It is expressly agreed and 
		  declared that upon the occurrence of an Event of Default, the Bank 
		  shall thereafter have the right to exercise all or any of the remedies 
		  available whether under these Terms and Conditions or by statute or 
		  otherwise and shall be entitled to exercise such remedies concurrently 
		  including pursuing and completing all remedies of sale or possession 
		  and a civil action to recover all monies due and owing to the Bank. 
    
		  If the amount realized by the Bank on the sale, assignment and/ or 
		  transfer of the asset of the Customer or any part thereof is less than 
		  the Indebtedness and whether at such sale, assignment and/ or transfer 
		  the Bank is the purchaser or otherwise, the Customer shall pay on 
		  demand to the Bank the difference between the amount due and the 
		  amount so realized. 
    
		  Following an Event of Default, the Customer agrees that the Bank may 
		  in its absolute discretion at anytime and with reasonable notice 
		  combine or consolidate all or any account(s) of the Customer including 
		  accounts in the name of the Bank and / or of the Customer (whether 
		  current, deposit, investment, financing or of any other nature 
		  whatsoever) with the liabilities, wheresoever’s situated as set-off 
		  towards satisfaction of any sum due to the Bank under this Terms and 
		  Conditions.
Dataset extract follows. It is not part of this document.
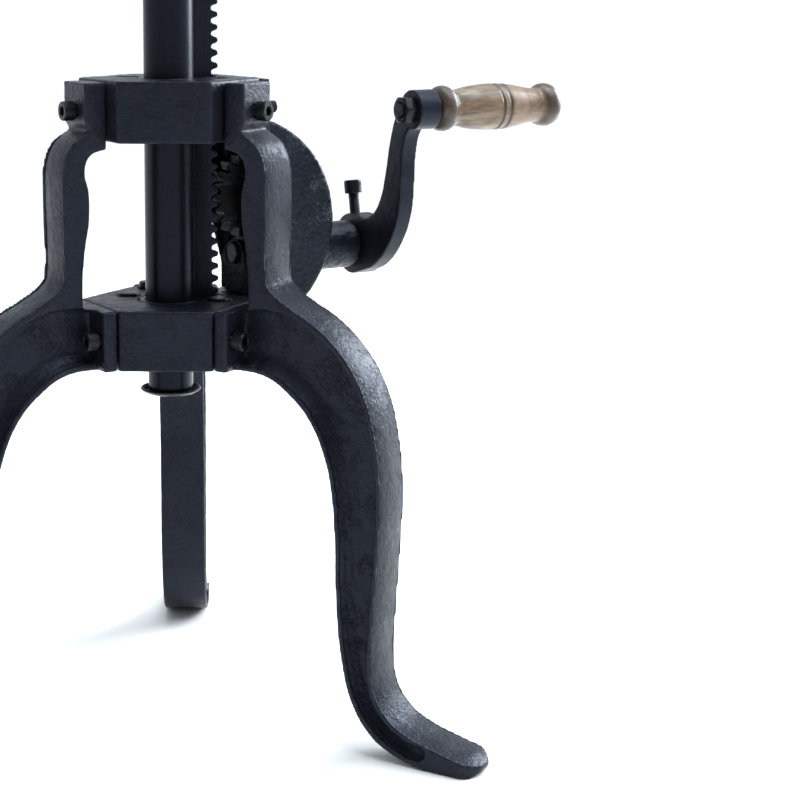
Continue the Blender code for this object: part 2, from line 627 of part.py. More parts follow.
def arm_outline():
    """Both edges of the arm, square to its middle line."""
    left, right = [], []
    for k, (up, side, half) in enumerate(ARM_LINE):
        before, after = ARM_LINE[max(k - 1, 0)], ARM_LINE[min(k + 1, len(ARM_LINE) - 1)]
        run, rise = after[0] - before[0], after[1] - before[1]
        length = hypot(run, rise)
        across = (-rise / length * half, run / length * half)
        flow = ("smooth",) if 0 < k < len(ARM_LINE) - 1 else ()
        left.append((up + across[0], side + across[1], *flow))
        right.append((up - across[0], side - across[1], *flow))
    return left + right[::-1]


def make_crank():
    face = CRANK_FACE
    arm = plate(arm_outline(), CRANK_THICKNESS,
                Matrix.Translation((0, 0, face + CRANK_THICKNESS / 2)), 3)
    arm = combine(arm, [cylinder(CRANK_HUB_RADIUS, face, face + CRANK_HUB_LENGTH, sides=28)],
                  "UNION")
    boss = cylinder(CRANK_BOSS_RADIUS, face, face + CRANK_BOSS_LENGTH, sides=24,
                    at=(HANDLE_UP, HANDLE_SIDE))
    arm = combine(arm, [boss], "UNION")
    arm = combine(arm, [cylinder(SHAFT_RADIUS + GAP, 0.1, 0.2, sides=20)])
    bolt_hole = cylinder(HANDLE_BOLT_RADIUS + GAP, 0.1, 0.3, sides=16, at=(HANDLE_UP, HANDLE_SIDE))
    arm = combine(arm, [bolt_hole])
    screw_reach = 0.0360
    tilt = Matrix.Rotation(radians(-10), 4, "Z") @ Matrix.Translation((0, 0, face + 0.0065))
    screw_at = tilt @ axes(Y, Z, X)
    arm = combine(arm, [cylinder(M8_HOLE_RADIUS, 0.002, 0.03, screw_at, sides=12)])
    finish(arm, "crank_arm", SHAFT, CAST_BLACK)
    set_at = screw_at @ Matrix.Translation((0, 0, screw_reach))
    cap_screw("crank_set_screw", SHAFT, set_at, M8_RADIUS, SET_HEAD_RADIUS, SET_HEAD_HEIGHT,
              screw_reach - SHAFT_RADIUS - GAP)


def grip_radius(share):
    """Radius of the turned handle at a share of its length: bead, cove, belly, cove, bead."""
    knots = ((0.00, 0.0118), (0.02, 0.0146), (0.065, 0.0160), (0.11, 0.0150), (0.135, 0.0126),
             (0.16, 0.0124), (0.22, 0.0138), (0.35, 0.0159), (0.45, 0.0164), (0.55, 0.0162),
             (0.66, 0.0148), (0.77, 0.0126), (0.82, 0.0120), (0.855, 0.0124), (0.88, 0.0147),
             (0.93, 0.0156), (0.975, 0.0140), (1.00, 0.0100))
    for (a, low), (b, high) in zip(knots, knots[1:]):
        if share <= b:
            return low + (high - low) * (share - a) / (b - a)
    return knots[-1][1]


def make_handle():
    bore = HANDLE_BOLT_RADIUS + GAP
    steps = 18
    outer = [(grip_radius(k / steps), HANDLE_LENGTH * k / steps) for k in range(steps + 1)]
    head_seat = HANDLE_LENGTH - 0.0045
    profile = outer[::-1] + [(bore, 0), (bore, head_seat), (0.0088, head_seat),
                             (0.0088, HANDLE_LENGTH)]
    grip = lathe(profile, steps=20)
    finish(grip, "handle_grip", HANDLE, BURNT_WOOD)
    start = CRANK_FACE - HANDLE_START - 0.0095
    bolt = cylinder(HANDLE_BOLT_RADIUS, start, head_seat + 0.0006, sides=16)
    bolt = combine(bolt, [cylinder(0.0080, head_seat + GAP, HANDLE_LENGTH - 0.0010, sides=20)],
                   "UNION")
    bolt = combine(bolt, [box((-0.0010, -0.02, HANDLE_LENGTH - 0.0022), (0.0010, 0.02, 0.2))])
    finish(bolt, "handle_bolt", HANDLE, STEEL_BLACK)
    nut_end = CRANK_FACE - HANDLE_START - GAP
    nut = cylinder(0.0098, nut_end - 0.0080, nut_end, sides=6)
    nut = combine(nut, [cylinder(HANDLE_BOLT_RADIUS + GAP, -0.1, 0.1, sides=16)])
    finish(nut, "handle_nut", HANDLE, STEEL_BLACK)
    washer = lathe([(HANDLE_BOLT_RADIUS + GAP, -0.0015), (HANDLE_BOLT_RADIUS + GAP, -GAP),
                    (0.0105, -GAP), (0.0105, -0.0015)][::-1], steps=20)
    finish(washer, "handle_washer", HANDLE, STEEL_BLACK)


# ---------------------------------------------------------------- column
def rack_outline():
    """Bar and teeth as (reach, height); a gap lies level with the gear's middle."""
    root = RACK_PITCH_LINE - 1.1 * MODULE
    tip = RACK_PITCH_LINE + 0.8 * MODULE
    shoulder = tip - 0.0007
    low = GEAR_Z - RACK_TEETH_BELOW * PITCH
    high = GEAR_Z + RACK_TEETH_ABOVE * PITCH
    points = [(RACK_BACK, high), (RACK_BACK, low)]
    for tooth in range(RACK_TEETH_BELOW + RACK_TEETH_ABOVE):
        middle = low + (tooth + 0.5) * PITCH
        points += [(root, middle - 0.36 * PITCH), (shoulder, middle - 0.20 * PITCH),
                   (tip, middle - 0.10 * PITCH), (tip, middle + 0.10 * PITCH),
                   (shoulder, middle + 0.20 * PITCH), (root, middle + 0.36 * PITCH)]
    points.insert(2, (root, low))
    points.append((root, high))
    return points


def rack_screw_heights():
    low = GEAR_Z - (RACK_TEETH_BELOW - 1) * PITCH
    high = GEAR_Z + (RACK_TEETH_ABOVE - 1) * PITCH
    return [low + (high - low) * share for share in (0.03, 0.35, 0.66, 0.97)]


def make_column():
    tube = lathe([(TUBE_RADIUS, TUBE_TOP), (TUBE_RADIUS, TUBE_BOTTOM),
                  (TUBE_BORE_RADIUS, TUBE_BOTTOM), (TUBE_BORE_RADIUS, TUBE_TOP)], steps=36)
    drive = turn_z(DRIVE_AZIMUTH)
    flat = box((TUBE_FLAT, -0.02, 0.1), (0.03, 0.02, TOP_HUB_BOTTOM - 0.004), drive)
    tube = combine(tube, [flat])
    rack = polygon(rack_outline(), RACK_WIDTH, drive @ UPRIGHT)
    for number, height in enumerate(rack_screw_heights()):
        at = drive @ Matrix.Translation((0, 0, height)) @ RADIAL
        tube = combine(tube, [cylinder(M5_HOLE_RADIUS, 0.008, 0.03, at, sides=10)])
        rack = combine(rack, [cylinder(M5_HOLE_RADIUS, 0.005, 0.06, at, sides=10)])
        rack = combine(rack, [cylinder(M5_HEAD_RADIUS + GAP, 0.0230, 0.06, at, sides=16)])
        seat = drive @ Matrix.Translation((0.0230 + GAP, 0, height)) @ RADIAL
        cap_screw(f"rack_screw_{number + 1}", COLUMN, seat, M5_RADIUS, M5_HEAD_RADIUS,
                  M5_HEAD_HEIGHT, 0.011)
    finish(tube, "post_tube", COLUMN, STEEL_BLACK)
    finish(rack, "post_rack", COLUMN, STEEL_BLACK)
    make_foot()
    make_top()


def make_foot():
    """Plug in the tube's end, dished stop washer, and a countersunk screw flush below it."""
    spigot = TUBE_BORE_RADIUS - GAP
    top, low = PLUG_BOTTOM - GAP, PLUG_BOTTOM - GAP - STOP_WASHER_THICKNESS
    hole_at_low = STOP_HEAD_RADIUS + STOP_HEAD_CLEARANCE
    hole_at_top, hole_at_plug = hole_at_low - (top - low), hole_at_low - (PLUG_BOTTOM - low)
    plug = lathe([(M8_HOLE_RADIUS, STOP_PLUG_TOP), (spigot, STOP_PLUG_TOP),
                  (spigot, TUBE_BOTTOM - GAP), (PLUG_RADIUS, TUBE_BOTTOM - GAP),
                  (PLUG_RADIUS, PLUG_BOTTOM), (hole_at_plug, PLUG_BOTTOM),
                  (M8_HOLE_RADIUS, PLUG_BOTTOM + hole_at_plug - M8_HOLE_RADIUS)], steps=24)
    finish(plug, "foot_plug", COLUMN, STEEL_BLACK)
    washer = lathe([(hole_at_top, top), (0.0158, top), (STOP_WASHER_RADIUS - 0.0014, top + 0.0022),
                    (STOP_WASHER_RADIUS, top + 0.0010), (0.0164, low), (hole_at_low, low)],
                   steps=28)
    finish(washer, "stop_washer", COLUMN, STEEL_BLACK)
    cone = STOP_HEAD_RADIUS - M8_RADIUS
    screw = lathe([(0.0, low), (STOP_HEAD_RADIUS, low), (M8_RADIUS, low + cone),
                   (M8_RADIUS, low + STOP_SCREW_LENGTH), (0.0, low + STOP_SCREW_LENGTH)], steps=16)
    screw = combine(screw, [cylinder(0.0028, low - 0.001, low + 0.0026, sides=6)])
    finish(screw, "stop_screw", COLUMN, STEEL_BLACK)


def make_top():
    plate_bottom = TUBE_TOP + GAP
    hub = lathe([(TUBE_RADIUS + GAP, TUBE_TOP), (TOP_FLANGE_RADIUS, TUBE_TOP),
                 (TOP_FLANGE_RADIUS, TUBE_TOP - 0.007), (TOP_HUB_RADIUS + 0.004, TUBE_TOP - 0.007),
                 (TOP_HUB_RADIUS, TUBE_TOP - 0.014), (TOP_HUB_RADIUS, TOP_HUB_BOTTOM),
                 (TUBE_RADIUS + GAP, TOP_HUB_BOTTOM)], steps=32)
    at = axes(X, Z, -Y, (0, 0, TOP_HUB_BOTTOM + 0.011))
    hub = combine(hub, [cylinder(M8_HOLE_RADIUS, 0.01, 0.04, at, sides=12)])
    screw_at = at @ Matrix.Translation((0, 0, TOP_HUB_RADIUS + 0.003))
    cap_screw("hub_set_screw", COLUMN, screw_at, M8_RADIUS, M8_HEAD_RADIUS, M8_HEAD_HEIGHT,
              TOP_HUB_RADIUS + 0.003 - TUBE_RADIUS - GAP)
    top = cylinder(TOP_PLATE_RADIUS, plate_bottom, plate_bottom + TOP_PLATE_THICKNESS, sides=36)
    for number in range(4):
        angle = radians(45 + 90 * number)
        spot = (0.038 * cos(angle), 0.038 * sin(angle))
        hub = combine(hub, [cylinder(M5_HOLE_RADIUS, 0.5, 0.8, at=spot, sides=10)])
        top = combine(top, [cylinder(M5_HOLE_RADIUS, 0.5, plate_bottom + 0.006, at=spot, sides=10)])
        seat = axes(X, -Y, -Z, (*spot, TUBE_TOP - 0.007 - GAP))
        cap_screw(f"plate_screw_{number + 1}", COLUMN, seat, M5_RADIUS, M5_HEAD_RADIUS,
                  M5_HEAD_HEIGHT, 0.012)
        wood = (0.066 * cos(angle), 0.066 * sin(angle))
        top = combine(top, [cylinder(0.0028, 0.5, 0.8, at=wood, sides=20)])
    finish(hub, "top_hub", COLUMN, CAST_BLACK)
    finish(top, "top_plate", COLUMN, CAST_BLACK)


# ---------------------------------------------------------------- assembly
clear_scene()
PARTS = collection("crank_pedestal")
COLUMN = empty("column_axis", None, Matrix.Translation((AXIS_X, AXIS_Y, 0)))
HOUSING = empty("housing_station", COLUMN, turn_z(DRIVE_AZIMUTH))
SHAFT_LOCAL = axes(Z, -Y, X, (0, 0, SHAFT_Z))
SHAFT = empty("shaft_axis", HOUSING, SHAFT_LOCAL)
GEAR = empty("gear_axis", HOUSING, Matrix.Translation((GEAR_REACH, 0, GEAR_Z)) @ UPRIGHT)
HANDLE = empty("handle_axis", SHAFT, Matrix.Translation((HANDLE_UP, HANDLE_SIDE, HANDLE_START)))

make_collar("upper_collar", UPPER_COLLAR_Z, [(x, y, radius + GAP, PLUG_DEPTH)
                                             for x, y, radius, _ in list(PLUGS.values())[:2]])
make_collar("lower_collar", LOWER_COLLAR_Z, [(x, y, radius + GAP, PLUG_DEPTH)
                                             for x, y, radius, _ in PLUGS.values()])
make_bush("upper_bush", UPPER_COLLAR_Z)
make_bush("lower_bush", LOWER_COLLAR_Z)
make_plugs()
for leg_name, leg_azimuth in LEG_AZIMUTHS.items():
    make_leg(leg_name, leg_azimuth)
make_housing()
make_worm_bearing()
make_gear()
make_worm()
make_crank()
make_handle()
make_column()
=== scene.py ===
"""Looks of a crank-raised cast iron pedestal: painted castings, post and rack, worm and
gear, screws, and a crank with a turned, burnt wooden handle.  Metres, +Z up."""

import json
from math import atan2, cos, floor, hypot, pi, radians, sin, sqrt, tan

import bmesh
import bpy
from mathutils import Euler, Matrix, Vector, noise

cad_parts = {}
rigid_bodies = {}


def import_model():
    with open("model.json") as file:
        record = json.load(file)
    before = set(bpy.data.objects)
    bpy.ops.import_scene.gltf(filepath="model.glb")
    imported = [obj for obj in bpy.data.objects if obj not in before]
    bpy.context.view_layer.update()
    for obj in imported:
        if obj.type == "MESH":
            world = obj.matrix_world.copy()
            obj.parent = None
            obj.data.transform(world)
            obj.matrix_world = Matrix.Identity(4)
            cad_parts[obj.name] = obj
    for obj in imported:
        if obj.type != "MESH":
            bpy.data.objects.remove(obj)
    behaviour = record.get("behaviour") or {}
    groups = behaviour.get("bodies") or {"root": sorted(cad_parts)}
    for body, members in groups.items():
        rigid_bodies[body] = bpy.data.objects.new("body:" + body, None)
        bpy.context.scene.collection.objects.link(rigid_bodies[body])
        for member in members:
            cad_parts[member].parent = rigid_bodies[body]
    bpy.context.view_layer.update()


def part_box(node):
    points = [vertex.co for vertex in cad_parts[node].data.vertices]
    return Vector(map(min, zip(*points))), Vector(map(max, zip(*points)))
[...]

The Bank shall give the Customer seven (7) days' advance 
		  notice in writing and / or via electronic means prior to the set-off, 
		  towards satisfaction of any sum due to the Bank under this Financing.
    A 
		  statement of account in writing stating the amount payable by the 
		  Customer in respect of the Facility issued by or on behalf of the Bank 
		  thereof shall in the absence of manifest error be conclusive evidence 
		  that such amount is in fact due and payable by the Customer. 
        
		  Indemnity 
    
		  The Customer shall fully indemnify the Bank from and against any 
		  expense including legal costs on a solicitors and client basis loss 
		  damage claim or liability (as to the amount of which the Bank's 
		  certificate shall, in the absence of manifest error be conclusive) 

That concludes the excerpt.